Digital Transformation » Cyber Security » Using natural language processing to fight financial crime

The scale and depth of organised financial crime is vast. Figures from the National Crime Agency (FCA) in the UK claim up to £90 billion is laundered in the UK each year, but that number could be significantly underestimated. Drawn to the relative simplicity in registering businesses, the thriving property market, the cachet and credibility of doing business in the UK and its position as a financial hub, the nation has become an attractive target. Globally, the amount of money laundered annually has been estimated at up to 5% of global GDP, or up to $2 trillion.

Organisations including banks, insurance companies and online retailers are constantly on the hunt for the tools, technology and talent to help them fight these crimes. Meanwhile, fraudsters are becoming more sophisticated, their crimes more complex and hidden, and the values ever-increasing as they find ways of circumventing systems.

The most critical element in an organisation’s anti-money laundering (AML) armoury is knowing who they are doing business with – in fact, 84% of businesses say that if they were certain about a customer’s identity, the need for fraud risk mitigation would be reduced.

Now, financial organisations and enterprises are looking to software which incorporates techniques such as natural language processing (NLP), to give them transparency and help detect, locate and prevent the intricate web of financial crimes. NLP is helping enterprises and financial services firms stay a step ahead in the fight against organised financial crime.

Organisations are using to answer questions, to match customers against ‘caution lists’, and to gain deeper levels of understanding. This gives them better visibility into who they’re doing business with, to verify and validate customer details and to confirm identities.

The surging NLP market

NLP isn’t new – it’s been around for about 50 years –but the explosion in data generation has brought it to the fore, leading to investment and improvement in the technology. The global NLP market is forecast to rise to a value of $16bn by 2021.

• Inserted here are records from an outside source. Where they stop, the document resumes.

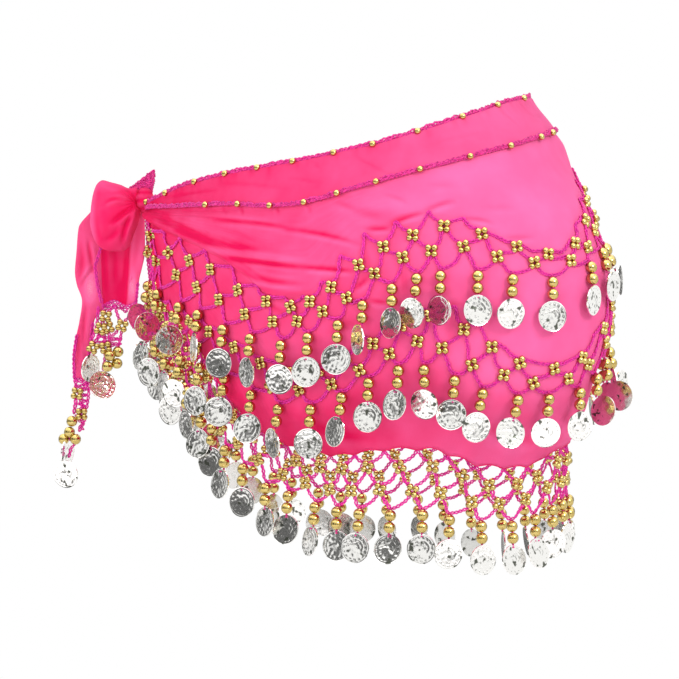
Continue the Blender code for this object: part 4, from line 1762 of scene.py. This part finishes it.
@dataclass(frozen=True)
class KnotFrame:
    """The frame beside the knot: out from the body, forward along the scarf, and the height."""

    level: float = -34.0 * MM

    def axes(self) -> tuple[Array, Array]:
        """Find the frame.

        Returns:
            Its place at height 0, and a matrix whose columns are its three directions.
        """
        place, out = FORM.surface(np.array(0.0), np.array(self.level))
        return place * (1.0 - UP), np.stack([out, np.cross(UP, out), UP], -1)

    def place(self, local: Array) -> Array:
        """Move points from the knot's frame to the scarf's."""
        origin, axes = self.axes()
        return local @ axes.T + origin

    def upright(self) -> Array:
        """Give a rotation that faces forward: first axis inwards, second up, third forward."""
        return self.axes()[1] @ np.array([[-1.0, 0.0, 0.0], [0.0, 0.0, 1.0], [0.0, 1.0, 0.0]])

    def facing(self, count: int) -> Array:
        """Repeat the frame's forward direction, once for each place of a path."""
        return np.tile(self.axes()[1][:, 1], (count, 1))


KNOT = KnotFrame()


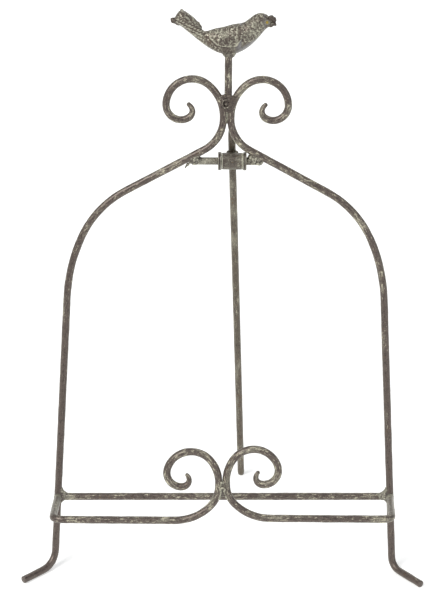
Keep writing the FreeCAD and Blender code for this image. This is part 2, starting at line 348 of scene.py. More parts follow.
# Parts with lumps and edges are painted pale where they stand proud, as painted highlight, and near black in
# their hollows, as painted shade.
relief_highlight_shade = bpy.data.node_groups.new("painted relief highlight and shade", "ShaderNodeTree")
for title, kind in (("Place", "NodeSocketVector"), ("Raised", "NodeSocketFloat"),
                    ("Under", "NodeSocketColor"), ("Painted Highlight", "NodeSocketColor"),
                    ("Painted Shade", "NodeSocketColor"), ("Reach", "NodeSocketFloat")):
    relief_highlight_shade.interface.new_socket(title, in_out="INPUT", socket_type=kind)
relief_highlight_shade.interface.new_socket("Color", in_out="OUTPUT", socket_type="NodeSocketColor")
layers = Wiring(relief_highlight_shade)
given = relief_highlight_shade.nodes.new("NodeGroupInput").outputs
spots = layers.minus(layers.noise(given["Place"], 900, 3.0, 0.65), 0.5)
painted_relief = layers.plus(layers.maths("DIVIDE", given["Raised"], given["Reach"]), layers.times(spots, 2.6))
colour = layers.mix(layers.times(layers.step(painted_relief, 0.45, 1.15), 0.78), given["Under"], given["Painted Highlight"])
colour = layers.mix(layers.times(layers.step(painted_relief, -0.15, -0.9), 0.8), colour, given["Painted Shade"])
layers.tree.links.new(colour, relief_highlight_shade.nodes.new("NodeGroupOutput").inputs["Color"])


def weathered(name, metal, olive, cream, cover, strokes, rust, stretch=1.0, along=False, bump=0.12 * mm,
              dust=0.38, darkened_from_foot=0.0, reach=0.0, highlight_colour=(0.50, 0.49, 0.385), shade_colour=(0.050, 0.036, 0.034)):
    """A finish of aged metal under the rubbed patina. along follows a rod's own length, dust is how
    much fine dust lies in the patina, darkened_from_foot is how many metres of a rod from its first
    end lose most of their patina, as painted shade, and reach is how many millimetres a lump stands proud
    where it takes the full painted highlight. highlight_colour and shade_colour are the painted highlight
    on lumps and the painted shade in hollows."""
    finish = bpy.data.materials.new(name)
    finish.use_nodes = True
    tree = Wiring(finish.node_tree)
    if along:
        place = tree.add("Attribute", attribute_name="along").outputs["Vector"]
    else:
        place = tree.add("TexCoord").outputs["Object"]
    layer = tree.add("Group", node_tree=patina)
    for title, value in (("Metal", metal), ("Olive", olive), ("Cream", cream)):
        layer.inputs[title].default_value = (*value, 1)
    for title, value in (("Cover", cover), ("Strokes", strokes), ("Rust", rust), ("Stretch", stretch)):
        layer.inputs[title].default_value = value
    # Towards the rod's first end, at the foot, the patina is cut back so the metal shows darker: painted
    # shade against the light from the floor.
    if darkened_from_foot:
        run = tree.add("Attribute", attribute_name="run").outputs["Fac"]
        kept = tree.add("MapRange", {"Value": run, "From Min": 0.05, "From Max": darkened_from_foot, "To Min": 0.2},
                        interpolation_type="SMOOTHSTEP").outputs[0]
        for title, value in (("Cover", cover), ("Strokes", strokes)):
            finish.node_tree.links.new(tree.times(kept, value), layer.inputs[title])
    finish.node_tree.links.new(place, layer.inputs["Place"])
    surface = finish.node_tree.nodes["Principled BSDF"]
    relief = tree.add("Bump", {"Strength": 0.6, "Distance": bump, "Height": layer.outputs["Height"]})
    for title in ("Roughness", "Metallic"):
        finish.node_tree.links.new(layer.outputs[title], surface.inputs[title])
    surface.inputs["Sheen Weight"].default_value = dust
    surface.inputs["Sheen Roughness"].default_value = 0.35
    surface.inputs["Sheen Tint"].default_value = (0.95, 0.96, 0.80, 1)
    painted = layer.outputs["Color"]
    # Lumps take a painted highlight and hollows a painted shade, read from the stored relief.
    if reach:
        relief_paint = tree.add("Group", node_tree=relief_highlight_shade)
        relief_paint.inputs["Reach"].default_value = reach
        relief_paint.inputs["Painted Highlight"].default_value = (*highlight_colour, 1)
        relief_paint.inputs["Painted Shade"].default_value = (*shade_colour, 1)
        raised = tree.add("Attribute", attribute_name="relief").outputs["Fac"]
        for title, value in (("Place", place), ("Raised", raised), ("Under", painted)):
            finish.node_tree.links.new(value, relief_paint.inputs[title])
        painted = relief_paint.outputs["Color"]
    finish.node_tree.links.new(painted, surface.inputs["Base Color"])
    finish.node_tree.links.new(relief.outputs["Normal"], surface.inputs["Normal"])
    return finish


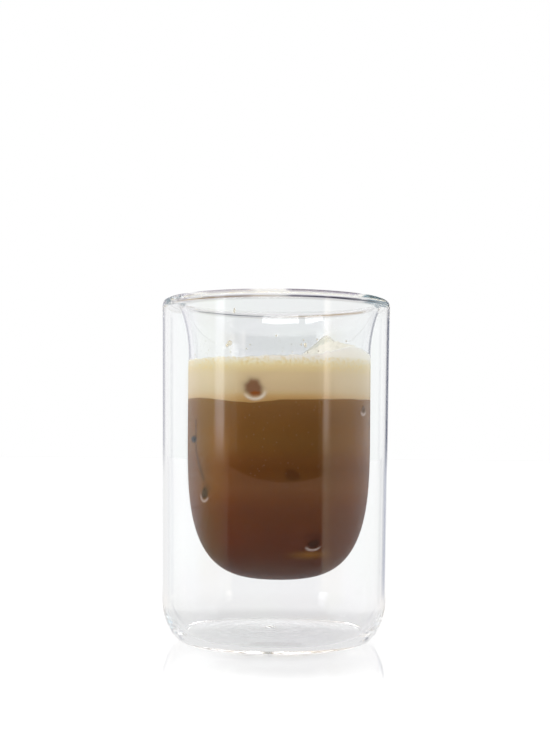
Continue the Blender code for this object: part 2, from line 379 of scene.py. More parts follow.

Facebook recently bought NLP start up Bloomsbury AI (in a bid, it was reported, to combat fake news) and in 2016, Google bought API. AI, a company which built tools for natural language understanding across web applications and mobile devices. Now, enterprises are taking advantage of improvements in NLP to help them shed light on their clients.

98% of red flags are false positives

With financial institutions facing unprecedented fines for non-compliance, it’s no surprise that they are erring on the side of caution when it comes to financial crime investigations – the one instance they miss could be enough to bring down the entire organisation, or worse. However, exercising this air of caution has its downside.

When a transaction monitoring system identifies a ‘red flag’, or unusual transaction which doesn’t fit a standard pattern, employees must painstakingly trawl through these transactions, behaviours and entities manually. One bank cited in an Aite Group report employs 5,000 people for the specific purpose of investigating these suspicious activity reports also referred to as suspicious transaction reports. In reality, 98% of these flags turn out to be ‘false positives’. Organisations know that most businesses and transactions are perfectly legitimate, but they cannot take any risks.

“Regulators expect financial institutions to find every needle in the haystack — false-negatives are not acceptable. This expectation leads to an abundance of false-positives in many current solutions,” said Julie Conroy, research director of Aite Group.

As well as consuming valuable resource and potentially resulting in multi-million pound fines, false positives can have a devastating impact at a personal level, on trust, on the customer experience and on company reputation – a business may find its business account frozen or closed down.

Intelligent systems understanding natural language

Financial institutions have been looking at different ways of accelerating the investigations into these false positives, shifting from manual, rules-based processes to smarter systems incorporating machine learning, and this is where NLP comes into its own.

NLP can read, process and derive meaning from huge volumes of unstructured data in sentence format which may be relevant to a fraud investigation, but previously hidden – email, news articles and social media posts, for example. With NLP, it isn’t just about content, but context. Certain content might, taken alone, ring alarm bells.

When viewed in context, it means something entirely different. NLP applies this logic to its processing, taking context into account. This helps whittle down incidences which may previously have been identified as fraudulent. In financial crimes compliance and anti-money laundering, NLP reads new sources to find mentions of suspects or ‘bad actors’ and understands what those sources are saying about the people mentioned.

Financial services companies are using screening solutions integrating NLP to help them uncover relevant information that would otherwise remain unseen, then match it to the flagged records and against federally-monitored caution lists from sanctioning bodies, law enforcement agencies and regulators, the politically exposed persons (PEPs) list and internal lists.

Screening solutions link, detect and explore relationships, and find transactional patterns that reveal behaviours. With this data, they can perform data quality checks and entity resolution, then match it, cutting investigation time significantly, reducing false positive detection and generating millions of pounds’ worth of savings.

Using screening solutions which integrate NLP, financial institutions divert their investigations to the most significant cases, and gain transparency across their organisation – and those of their clients. By reducing false positives, they are improving the customer experience, building customer trust and playing a crucial role in the global fight against organised financial crime.